We have seen exactly this scenario take place in the past few weeks, but this time on a national stage and in a matter of life and death: treatment of the coronavirus-induced COVID-19 illness. A team of researchers in France, led by Philippe Gautret of the Mediterranean University Hospital Institute for Infectious Diseases, published a hastily assembled research paper on March 17, in which they suggest that the antimalarial drug hydroxychloroquine is effective in treating coronavirus, particularly when used in conjunction with another drug, azithromycin. US president Donald Trump, in press conferences and on Twitter, touted this breakthrough as a “game changer.” Oracle chairman Larry Ellison announced an initiative to collect data on the drugs’ efficacy faster than a US Food and Drug Administration clinical trial would.

However, Anthony S. Fauci, director of the National Institute of Allergy and Infectious Diseases, in a joint press conference with President Trump, responded to a reporter’s question about using the treatment as preventative by referring to the evidence as “anecdotal” and stating, “It was not done in a controlled clinical trial, so you really can’t make any definitive statement about it.” The next day, Fauci elaborated further, citing the need for randomized control trials to prove safety and efficacy. “Many of the things that you hear out there are what I had called anecdotal reports.
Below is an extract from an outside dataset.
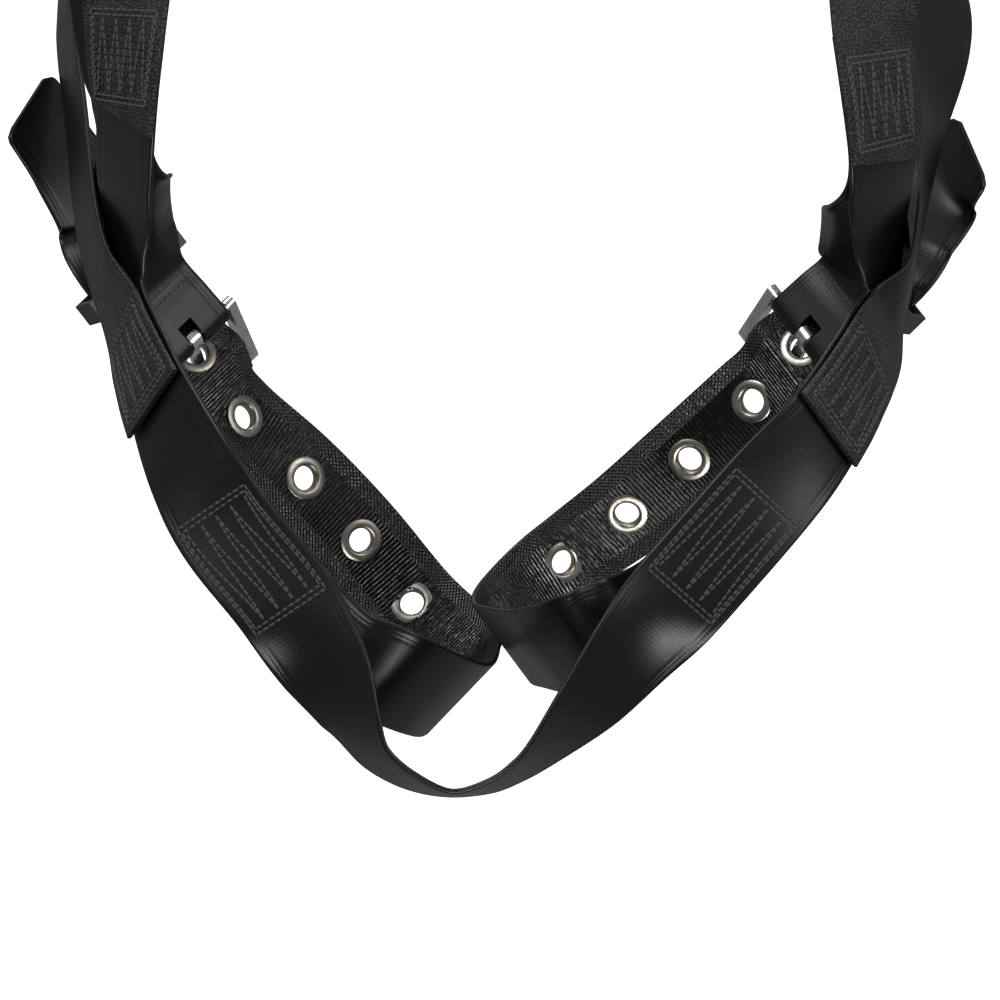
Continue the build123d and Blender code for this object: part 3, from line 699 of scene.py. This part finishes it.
# ---------------------------------------------------------------- the harness
LEG_BOX = (57.0, 36.0)      # a box of stitches, along and across the strap
STACK_BOX = (40.0, 35.0)
INNER_BOX = (40.0, 24.0)    # the same box on the wearer's side
STACK_BOX_AT = 27.0         # its middle, from the back strap's cut end
SEAM_W = 38.0               # straight rows of stitches, across the strap
FOLD_ROWS = (-27.0, -22.0)  # the hip strap's rows, from the pivot bar
END_ROWS = (5, 9, 13)       # rows across the back strap's free end, from the cut
TAIL_CORNER = 6.0           # radius of the corners of the leg strap's tail
SLOT_HALF_LEN = 15.0        # tongue's slot, each way from the pivot bar
PLAIN_AFTER = 12.0          # the ribs end this far past the last eyelet
EYELET_CUT = 7.9            # hole in the webbing, hidden under the flanges


def finish_strap(piece):
    return piece


def seat():
    """The seat strap from stack to stack, and the places others are sewn to."""
    left_end = list(reversed(STACK_LEFT)) + RISE_LEFT
    right_end = list(reversed(RISE_RIGHT)) + STACK_RIGHT
    stations = left_end + SEAT + right_end
    strap = Strap(stations)
    finish_strap(web("seat_strap", strap, SMOOTH))
    rows = frames(catmull(stations, STEPS))
    first = len(left_end) * STEPS
    last = first + (len(SEAT) - 1) * STEPS
    return strap, rows, first, last


def leg_side(side, seat_rows, leg, holes, tail, hip, hip_shift, hip_curl, stack_rows, buckle):
    """Leg strap with its eyelets and tail, and the hip strap that holds the buckle."""
    pivot, front, across = buckle
    local = Local(pivot, Vector(front) - Vector(pivot), across, (pivot[0], abs(pivot[0]), 0))
    turn = radians(HIP_TURN)
    hold = Local(pivot, local.u * cos(turn) - local.n * sin(turn), local.w, local.n)
    dive = [local.station(FRAME_LEN + 5, -4.8), local.station(FRAME_LEN - 9, -5.2),
            local.station(16.0, -5.4), local.station(9.0, 2.4), local.station(2.0, 9.2)]
    beside = [hold.station(-14, 8.4), hold.station(-26, TAIL_LIFT),
              hold.station(-KEEPER_AT - 10, TAIL_LIFT + 2.0)]
    hip_path = lifted(stack_rows, -STACK_LIFT, -hip_shift) + hip + hold.holding_fold()
    path = lifted(seat_rows, -LAYER) + leg + holes + dive + beside + tail
    strap = Strap(path)
    spots = [strap.find(h[0]) for h in holes] + [strap.find(dive[3][0])]
    piece = web(f"leg_strap_{side}", strap, SMOOTH, RIBBED, slant=TAIL_CUT, corner=TAIL_CORNER,
                holes=[(s, EYELET_CUT) for s in spots], plain_from=spots[-1] + PLAIN_AFTER)
    finish_strap(piece)

    coarse = frames(catmull(path, STEPS))
    points, faces = [], []
    for spot in [h[0] for h in holes] + [dive[3][0]]:
        middle, along, across, normal = min(coarse, key=lambda r: (r[0] - Vector(spot)).length)
        eyelet(-1, points, faces, middle, normal, along)
    ring = mesh_object(f"leg_grommets_{side}_turned", points, faces, NICKEL)
    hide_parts(f"leg_grommets_{side}")

    hip_strap = Strap(hip_path)
    peak = len(stack_rows) + 1

    def curl(s):
        near = max(0.0, 1 - abs(hip_strap.station(s) - peak) / CURL_FADE)
        return near * near * (3 - 2 * near) / hip_curl

    bar = hip_strap.find(hold.at(BAR_R + BAR_GAP + WEB_T / 2, 0, 0))
    slots = [(bar - SLOT_HALF_LEN, bar + SLOT_HALF_LEN, SLOT_W / 2)]
    finish_strap(web(f"hip_strap_{side}", hip_strap, SMOOTH, slots=slots, bend=curl))
    lines = box_lines(hip_strap.find(stack_rows[1][0]), *INNER_BOX)
    seam(f"stack_inner_stitches_{side}", hip_strap, lines, (1,))
    rows = cross_rows([hip_strap.find(hold.at(s, 0, -1.8)) for s in FOLD_ROWS], SEAM_W)
    seam(f"hip_stitches_{side}", hip_strap, rows, (1,))
    rows = cross_rows([hip_strap.find(hold.at(s, 0, 1.6)) for s in FOLD_ROWS], SEAM_W)
    seam(f"hip_fold_stitches_{side}", hip_strap, rows, (1,))
    return strap


def torso_side(side, stack_rows, front_side, front_rows, front, y_shift, end_slant):
    """Main strap from one hip over the other shoulder, and the front strap it meets."""
    back = BACK if side == "left" else mirror_x(BACK)
    back = [((p[0], p[1] - (y_shift if abs(p[0]) < 55 else 0), p[2]), w) for p, w in back]
    sign = 1 if front_side == "right" else -1
    local = Local((150 * sign, 104, 488), (-0.47 * sign, 0.12, 0.87), (0.88 * sign, 0, 0.47), (0, 1, 0))
    turn = SLIDE_R + BAR_GAP + WEB_T / 2
    past = BAR_R + BAR_GAP + WEB_T / 2
    down = [local.station(ADJ_LEN + 46, -1.9), local.station(ADJ_LEN + 26, -2.2),
            local.station(ADJ_LEN + 3, -past - 0.3)]
    wrap = []
    for k in range(9):
        a = -pi / 2 + pi * k / 8
        wrap.append(local.station(SLIDE_AT - turn * cos(a), turn * sin(a)))
    up = [local.station(ADJ_LEN + 3, past + 0.3), local.station(ADJ_LEN + 26, 2.2),
          local.station(ADJ_LEN + 46, 1.9), local.station(ADJ_LEN + 56, 3.2)]
    path = lifted(stack_rows, STACK_LIFT, BACK_SHIFT) + back + down + wrap + up
    main = Strap(path)
    finish_strap(web(f"main_strap_{side}", main, ROUGH, start=end_slant))
    lines = box_lines(STACK_BOX_AT, *STACK_BOX)
    seam(f"stack_stitches_{side}", main, lines, (1,))
    rows = cross_rows([main.length - s for s in END_ROWS], SEAM_W)
    seam(f"main_end_stitches_{side}", main, rows, (1,))

    path = lifted(front_rows, FRONT_LIFT) + front + local.fold(BAR_R, FOLD_BACK)
    strap = Strap(path)
    finish_strap(web(f"front_strap_{front_side}", strap, FADING))
    seam(f"front_stitches_{front_side}", strap, box_lines(26.0, 44.0, 36.0), (1,))
    bar = strap.find(local.at(past, 0, 0))
    seam(f"front_fold_stitches_{front_side}", strap, box_lines(bar - 24.0, 16.0, 36.0, 6), (1,))

    chest = min(main.rows, key=lambda r: abs(r[0].z - CHEST_Z) + max(0, -r[0].y))
    chest_half(front_side, sign, chest)
    return strap


CHEST = {
    "right": Local((16, CHEST_Y, CHEST_Z), (-1, 0, 0), (0, 0, 1), (0, 1, 0)),
    "left": Local((-34, CHEST_Y, CHEST_Z), (1, 0, 0), (0, 0, 1), (0, 1, 0)),
}


def chest_half(side, sign, row):
    """One half of the chest strap, sewn across the main strap."""
    middle, along, across, normal = row
    across = across if across.x * sign > 0 else -across
    up = along if along.z > 0 else -along
    run = [(tuple(middle + normal * 4.0 + across * v), tuple(up)) for v in (20, 0, -20)]
    local = CHEST[side]
    strap = Strap(run + local.fold(BAR_R, 24))
    finish_strap(web(f"chest_strap_{side}", strap, SMOOTH))
    seam(f"chest_stitches_{side}", strap, box_lines(20.0, 32.0, 36.0, 6), (1,))
    bar = strap.find(local.at(BAR_R + BAR_GAP + WEB_T / 2, 0, 0))
    seam(f"chest_fold_stitches_{side}", strap, cross_rows((bar - 24, bar - 20), SEAM_W), (1,))


def harness():
    strap, rows, first, last = seat()
    left_stack = [rows[2 * STEPS], rows[STEPS], rows[0]]
    right_stack = [rows[-1 - 2 * STEPS], rows[-1 - STEPS], rows[-1]]
    leg_side("left", rows[first + 13:first + 21:2], LEG_LEFT, HOLES_LEFT, TAIL_LEFT, HIP_LEFT,
             HIP_SHIFT_LEFT, CURL_R_LEFT, list(reversed(left_stack)), BUCKLE_LEFT)
    leg_side("right", rows[last - 15:last - 21:-1], LEG_RIGHT, HOLES_RIGHT, TAIL_RIGHT, HIP_RIGHT,
             HIP_SHIFT_RIGHT, CURL_R_RIGHT, list(reversed(right_stack)), BUCKLE_RIGHT)
    torso_side("left", left_stack, "right", rows[last - 2 * STEPS:last + 1:2], FRONT_RIGHT, 0, -6.0)
    torso_side("right", right_stack, "left", rows[first + STEPS + 1:first - 1:-2], FRONT_LEFT, LAYER, 2.0)
    for side, box_middle in (("left", (-106, -110, 102)), ("right", (99, -110, 106))):
        lines = box_lines(strap.find(box_middle), *LEG_BOX)
        seam(f"leg_box_stitches_{side}", strap, lines, (1,))
        seam(f"leg_box_inner_stitches_{side}", strap, lines, (-1,), lift=-LAYER)


# ---------------------------------------------------------------- hard parts
EDGE_R = 0.4            # softened edges


def hard_parts():
    """The CAD's own buckles, ring, plates and keepers, with softened edges."""
    finishes = {"zinc_steel": ZINC, "dull_nickel": NICKEL, "black_plastic": PLASTIC}
    for row in frame["record"]["subparts"]:
        node = frame["nodes"][row["node"]]
        if row["material_slot"] not in finishes or node.hide_render:
            continue
        node.data.materials.clear()
        node.data.materials.append(finishes[row["material_slot"]])
        bevel = node.modifiers.new("soft edge", "BEVEL")
        bevel.width = EDGE_R * MM
        bevel.segments = 2
        bevel.limit_method = "ANGLE"
        bevel.angle_limit = radians(40)


# ---------------------------------------------------------------- stage and camera
def backdrop_material():
    m = Nodes("pale backdrop")
    cloudy = m.noise(m.object_place(), 0.7, 2.0)
    m.link(m.ramp(cloudy, ((0.3, 0.90), (0.7, 0.93))), "Base Color")
    m.set(Roughness=0.9)
    m.shader.inputs["Emission Color"].default_value = (1, 1, 1, 1)
    m.shader.inputs["Emission Strength"].default_value = 1.0
    return m.material


def stage():
    """A pale floor that curves up into a backdrop behind the harness."""
    floor_z, back_y, bend = -0.55, 4.2, 1.2
    profile = [(-8.0, floor_z), (back_y - bend, floor_z)]
    profile += [(back_y - bend + bend * sin(a), floor_z + bend - bend * cos(a))
                for a in (pi / 2 * k / 12 for k in range(1, 13))]
    profile += [(back_y, 6.0)]
    points, faces = [], []
    for y, z in profile:
        points += [Vector((-9, y, z)), Vector((9, y, z))]
    for k in range(len(profile) - 1):
        a = 2 * k
        faces.append((a, a + 1, a + 3, a + 2))
    mesh = bpy.data.meshes.new("floor")
    mesh.from_pydata(points, [], faces)
    mesh.polygons.foreach_set("use_smooth", [True] * len(mesh.polygons))
    mesh.materials.append(backdrop_material())
    floor = bpy.data.objects.new("floor", mesh)
    bpy.context.scene.collection.objects.link(floor)
    floor.visible_diffuse = False
    floor.visible_glossy = False


def area_light(name, place, target, size, power):
    data = bpy.data.lights.new(name, "AREA")
    data.shape = "RECTANGLE"
    data.size, data.size_y = size
    data.energy = power
    light = bpy.data.objects.new(name, data)
    light.location = place
    light.rotation_euler = (Vector(target) - Vector(place)).to_track_quat("-Z", "Y").to_euler()
    bpy.context.scene.collection.objects.link(light)


def lights():
    middle = (0, 0, 0.2)
    area_light("key", (-1.3, -1.9, 1.7), middle, (1.0, 1.0), 45)
    area_light("fill", (1.7, -1.5, 0.9), middle, (1.2, 1.2), 25)
    area_light("top", (0, 0.3, 2.3), middle, (1.6, 1.2), 35)
    area_light("low", (0.25, -1.3, -1.2), middle, (1.2, 0.8), 45)
    world = bpy.data.worlds.new("studio")
    world.use_nodes = True
    world.node_tree.nodes["Background"].inputs["Color"].default_value = (1, 1, 1, 1)
    world.node_tree.nodes["Background"].inputs["Strength"].default_value = 0.25
    bpy.context.scene.world = world


def camera():
    data = bpy.data.cameras.new("camera")
    data.lens = 175.6
    data.sensor_width = 36.0
    data.clip_end = 50
    eye = bpy.data.objects.new("camera", data)
    eye.location = (0, -2.2, 0.128)
    eye.rotation_euler = (radians(90), 0, 0)
    bpy.context.scene.collection.objects.link(eye)
    bpy.context.scene.camera = eye
    bpy.context.scene.view_settings.view_transform = "Standard"


harness()
hard_parts()
stage()
lights()
camera()
bpy.context.view_layer.update()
They may be true, but they are anecdotal,” Fauci said. “So the only thing that I was saying is that if you really want definitively to know if something works, that you’ve got to do the kind of trial that you get the good information.”

An inability to assess evidence relative to the standards of a scientific experiment can result in unfounded decisions with serious consequences. 
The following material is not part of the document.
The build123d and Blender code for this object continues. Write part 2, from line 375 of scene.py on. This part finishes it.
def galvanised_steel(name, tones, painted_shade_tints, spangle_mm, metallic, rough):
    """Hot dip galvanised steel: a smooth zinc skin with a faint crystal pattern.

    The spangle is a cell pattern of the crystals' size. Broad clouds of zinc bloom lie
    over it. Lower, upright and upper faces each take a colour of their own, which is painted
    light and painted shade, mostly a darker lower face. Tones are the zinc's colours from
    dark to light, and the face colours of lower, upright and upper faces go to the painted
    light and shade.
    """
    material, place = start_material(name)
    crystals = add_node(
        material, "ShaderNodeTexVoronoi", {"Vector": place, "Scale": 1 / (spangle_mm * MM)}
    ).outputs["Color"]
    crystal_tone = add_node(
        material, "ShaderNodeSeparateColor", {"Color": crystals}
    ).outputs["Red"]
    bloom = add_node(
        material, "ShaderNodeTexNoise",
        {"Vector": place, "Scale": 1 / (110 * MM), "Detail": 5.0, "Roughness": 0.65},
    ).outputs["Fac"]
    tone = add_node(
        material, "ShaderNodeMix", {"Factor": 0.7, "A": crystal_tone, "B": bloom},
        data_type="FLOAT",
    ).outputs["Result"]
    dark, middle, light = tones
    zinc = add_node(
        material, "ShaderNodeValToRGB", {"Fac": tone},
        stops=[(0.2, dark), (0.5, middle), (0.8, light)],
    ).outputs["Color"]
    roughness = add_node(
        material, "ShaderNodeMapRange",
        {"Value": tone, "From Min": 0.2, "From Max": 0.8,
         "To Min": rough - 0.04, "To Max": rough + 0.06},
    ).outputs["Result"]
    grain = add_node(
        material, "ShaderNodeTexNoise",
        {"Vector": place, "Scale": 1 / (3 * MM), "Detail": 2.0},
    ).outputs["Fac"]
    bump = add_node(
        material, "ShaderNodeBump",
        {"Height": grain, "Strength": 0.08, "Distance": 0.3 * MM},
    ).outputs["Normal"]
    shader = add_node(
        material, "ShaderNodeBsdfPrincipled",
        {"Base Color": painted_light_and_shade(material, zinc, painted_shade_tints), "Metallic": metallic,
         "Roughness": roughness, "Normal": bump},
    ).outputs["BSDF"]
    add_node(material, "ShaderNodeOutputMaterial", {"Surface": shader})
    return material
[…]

Why was Fauci skeptical, insisting that the evidence was only anecdotal? It turns out you don’t need to be an expert on infectious disease, or even a medical doctor, to see what Fauci saw. If you have a working understanding of what makes experiments beneficial, a quick read of that initial French study is all you need to identify multiple reasons to pause before drawing a conclusion. 

First of all, the foundation of what makes experiments informative is randomization, comparing people who were randomly assigned to receive a treatment with an otherwise equivalent control group of people who were randomly assigned to not get the treatment. But the Gautret study was not randomized. Instead, it compared 20 COVID-19 patients at one hospital who received the hydroxychloroquine treatment with a “control” group—16 patients, some at that same hospital who did not qualify for or refused the treatment, and others at an entirely different hospital. Since the treatment was not randomly assigned, there was no guarantee that differences in outcomes were caused by the treatment, as opposed to by differences in the patients, unrelated to the treatment.
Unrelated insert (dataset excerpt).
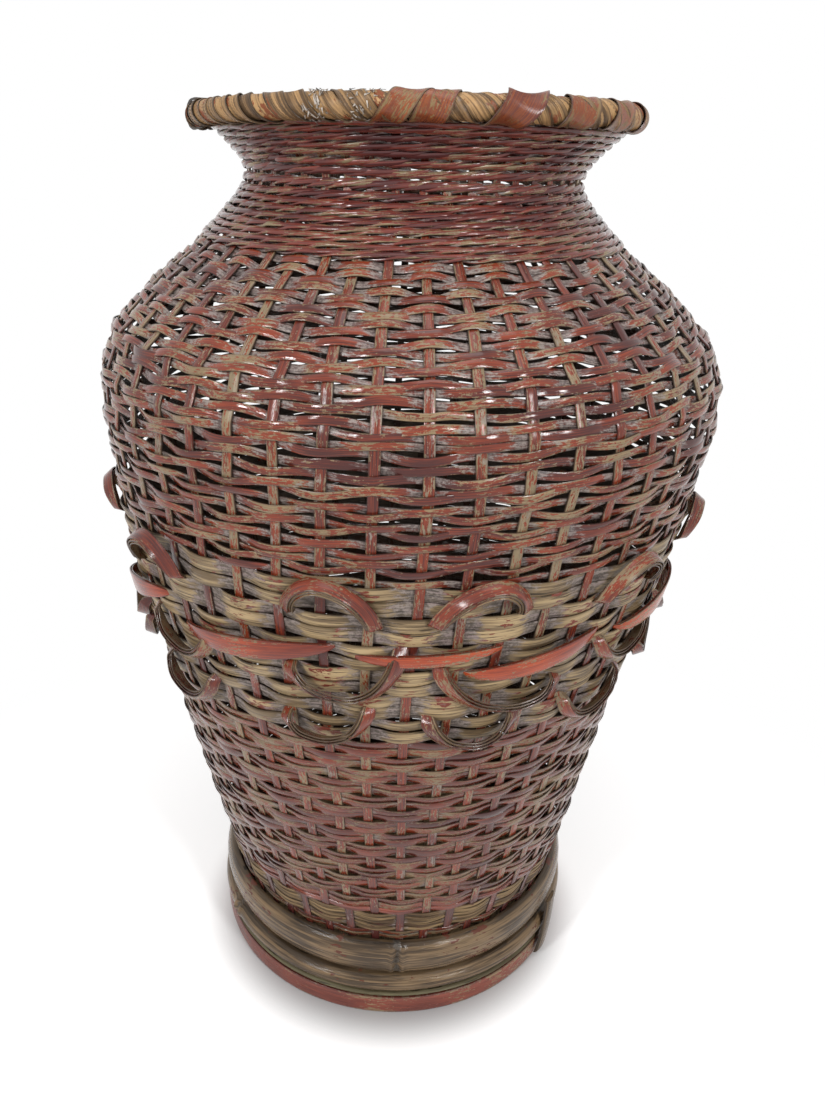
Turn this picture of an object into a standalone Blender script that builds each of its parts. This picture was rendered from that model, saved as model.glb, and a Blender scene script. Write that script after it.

Second, all outcomes need to be taken into account in an experiment, to identify the net effect and make decisions about whether to use the treatment. The Gautret study reported results regarding six days of testing for the presence of the virus but did not report length of hospital stays or mortality, which are the policy-relevant outcomes.

Third, a valid experiment needs to account for all data, including the possibility that missing data may distort the actual result. In the Gautret study, 42 patients were initially included, but six hydroxychloroquine-treated patients were dropped from the study for not completing the six-day trial, including one who died on day three of the study, and three who were transferred to intensive care. This is a classic example of a mortality confound, which invalidates an experiment—after all, a treatment that is effective when ignoring patients who get worse is not much of a treatment.

An understanding of the simple properties that make experiments informative reveals how uninformative the Gautret study was and illustrates why Fauci insisted that a controlled clinical trial was needed before making any decisions. Of course, these limitations of the Gautret study don’t mean that hydroxychloroquine is not an effective treatment for COVID-19—just that we can’t know from the study. However, given the possibility of serious side effects from hydroxychloroquine and the need that patients with other conditions have for the medication as a proven treatment, promoting it as a treatment for COVID-19 on the basis of anecdotal evidence may turn out not to be harmless. An inability to assess evidence relative to the standards of a scientific experiment, whether in medicine or business, can result in unfounded decisions with serious and perhaps even deadly consequences. 

Oleg Urminsky is professor of marketing at Chicago Booth.